Wednesday, February 20, 2013

The Worst are Filled with Passionate Intensity

Cedarville University Series
Part 1 - Cedarville: A Very Brief Introduction
Part 2 - The Worst are Filled with Passionate Intensity
Part 3 - Things Fall Apart
Part 4 - The Center Cannot Hold


In my last post, I explained that a fundamentalist faction of Cedarville’s support base objected to the university’s decision to welcome GLBT activists onto campus as evidence of its turn toward liberalism. Their objections may have been overruled, but they did not fade into obscurity. Instead, they continued to organize themselves around the belief that Dr. Carl Ruby and certain faculty members posed an active threat to Cedarville’s historical identity as a conservative Baptist institution. Their campaign received a boost when the General Association of Regular Baptists (GARBC) decided to end its affiliation with Cedarville in 2006, due to the university’s alleged failure to adhere to its doctrinal standards. According to GARBC, Cedarville had become too liberal, and for fundamentalist alumni, this was evidence enough to begin a more aggressive campaign to ‘reclaim’ the university.

As a student, I had little awareness of the machinations behind the events I witnessed on campus. My parents, former Plymouth Brethren who attended Baptist churches when no local Brethren congregation could be found, had little regard for denominational politics, and so did I. But at Cedarville, the internal political conflicts that plague American Christianity proved inescapable. They disrupted my studies and threatened the careers of my favorite professors. Even the existence of my church, a small urban congregation founded by the same faculty members targeted by the fundamentalists, seemed to be at risk.

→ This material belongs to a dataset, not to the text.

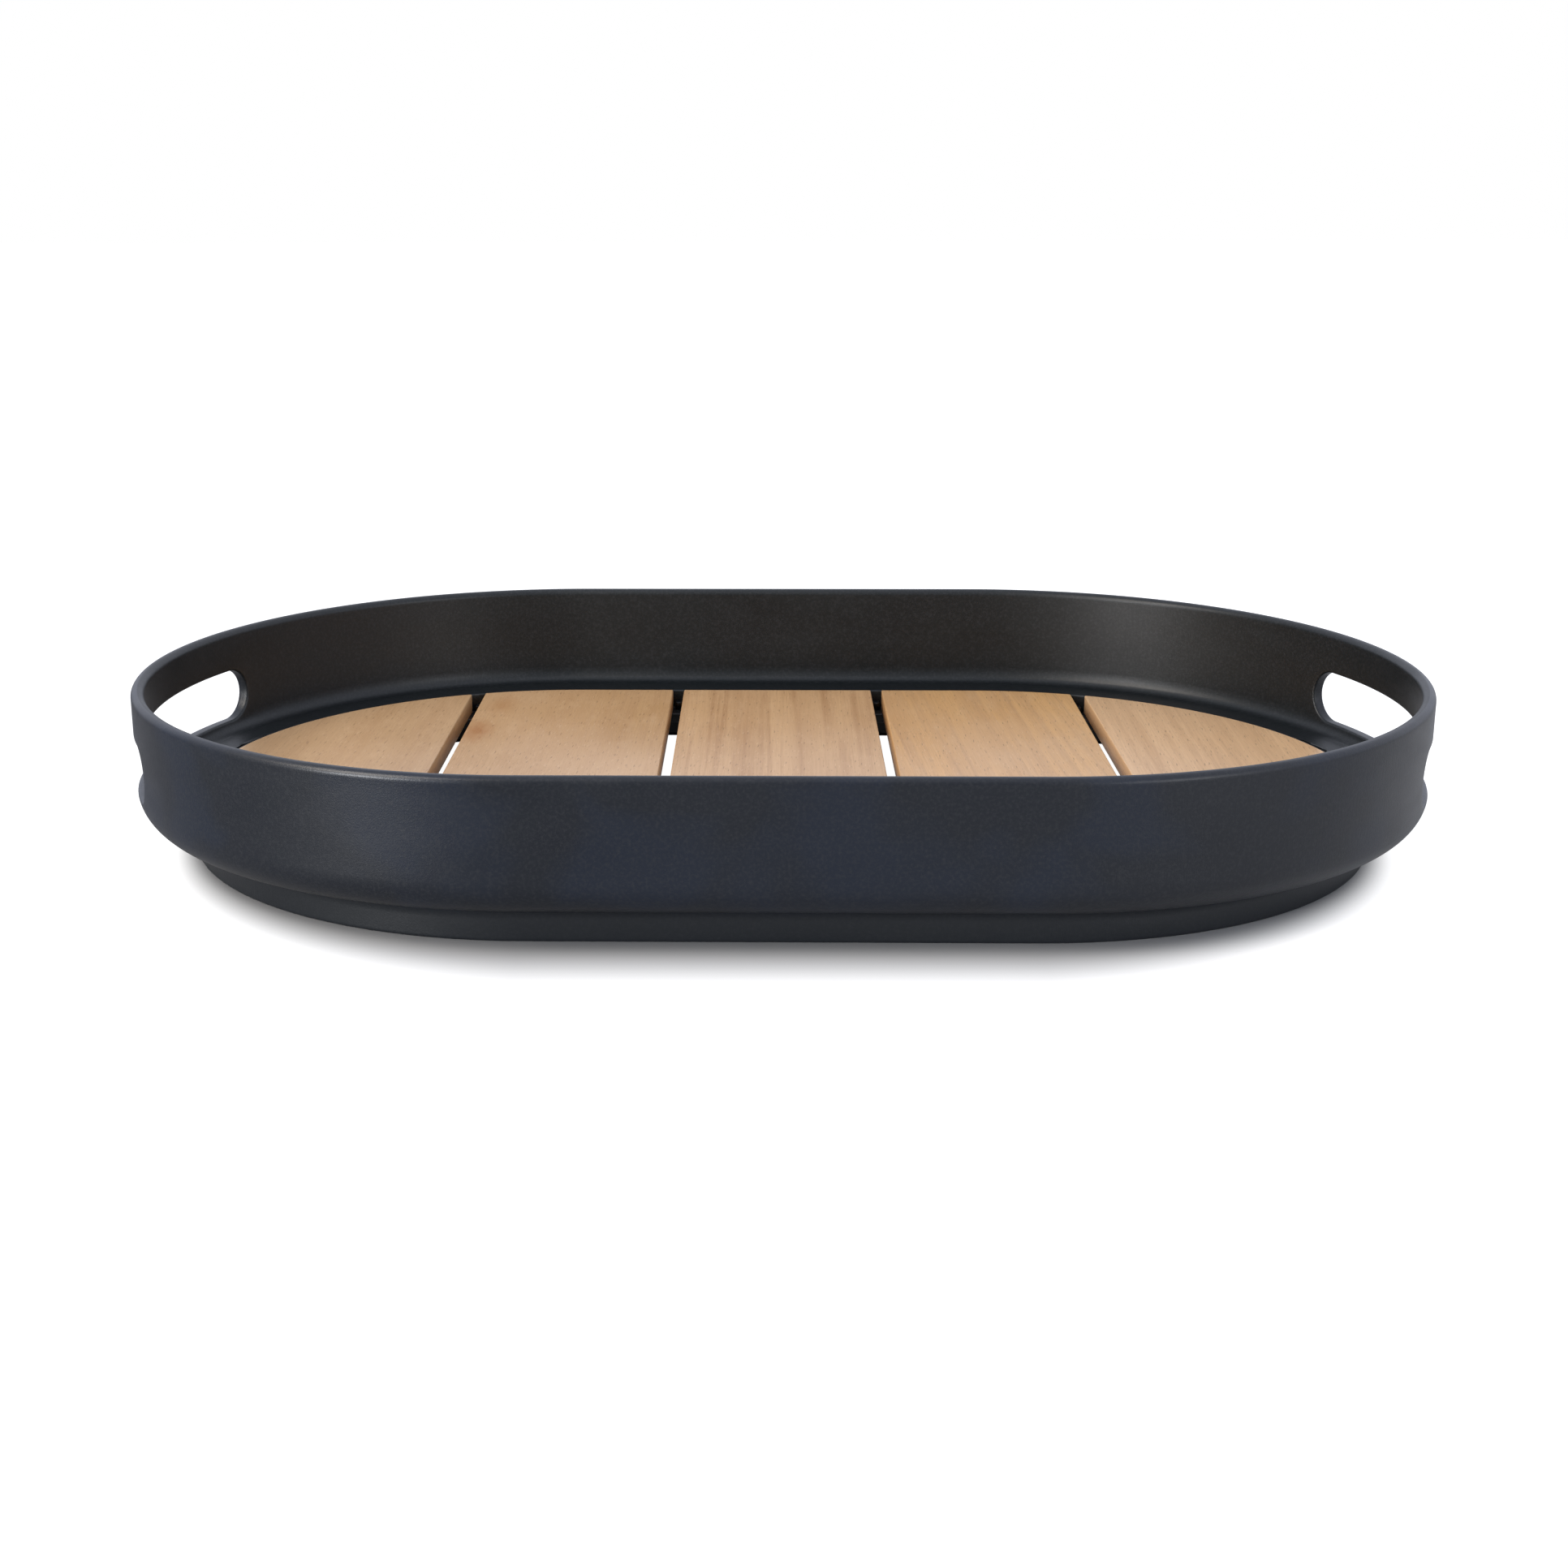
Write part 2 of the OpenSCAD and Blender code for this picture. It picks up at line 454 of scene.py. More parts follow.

The fight, which endures in my memory as one of the most vicious episodes of social conflict that I’ve ever witnessed, focused on Dr. David Mills and Dr. Tim Gombis. By my sophomore year, Dr. David Hoffeditz emerged as one of the most prominent fundamentalist voices on campus. Hoffeditz, a Bible professor, used class time to accuse Dr. Gombis and Dr. Mills (professors of Biblical studies and philosophy respectively) of heresy. The worst sort of heresy, by fundamentalist standards: he accused them of being post-modernists.

I write this article as a recent graduate of Goldsmiths, University of London. My graduate career is focused on political theory, and if I must be called anything at all, I prefer to be called a post-structuralist because I believe the label of ‘post-modernist’ is so commonly misused that it’s now practically meaningless. But according to popular fundamentalist discourse, post-modernism is the philosophical nemesis of orthodox Christianity. According to these fundamentalists, post-modernism denies the possibility of absolute truth and certainty of belief and it is therefore incompatible with Christian faith.

Even by this dubious standard, Dr. Mills and Dr. Gombis are not post-modernists. They were not post-modernists in 2006, when fundamentalist professors incited a group of students to write a letter of concern to the administration. And they were not post-modernists in 2007, when the university finally fired David Hoffeditz and another fundamentalist professor. The accusation seemed absurd to me in my undergraduate days and it’s even more absurd to me now. Both professors certainly questioned traditional conservative positions on economic policy and to an extent, gender roles. But there is nothing reflected in their academic work that supports the claim that either encourages spiritual doubts.

a 2004 paper written by Dr. Mills in response to a lecture on the Emerging Church Movement became a primary point of contention. The Emerging Church has long been a cause of concern for fundamentalists, who view it as a departure from orthodoxy. Though Mills never claimed to belong to the movement, he did not issue a blanket condemnation of it and its adherents, and corrected, briefly, popular misconceptions about post-modernism.

At any other academic institution, this paper would have passed without controversy. At Cedarville, it helped instigate a campaign against Dr. Mills and his colleague, Dr. Gombis, who had also been accused of deviations from orthodoxy. Led by David Hoffeditz, and other fundamentalist faculty members, students, and alumni, the ‘Coalition of the Concerned’ deliberately attacked these ‘liberal’ professors, and cited their employment as evidence of the university’s drift toward theological liberalism.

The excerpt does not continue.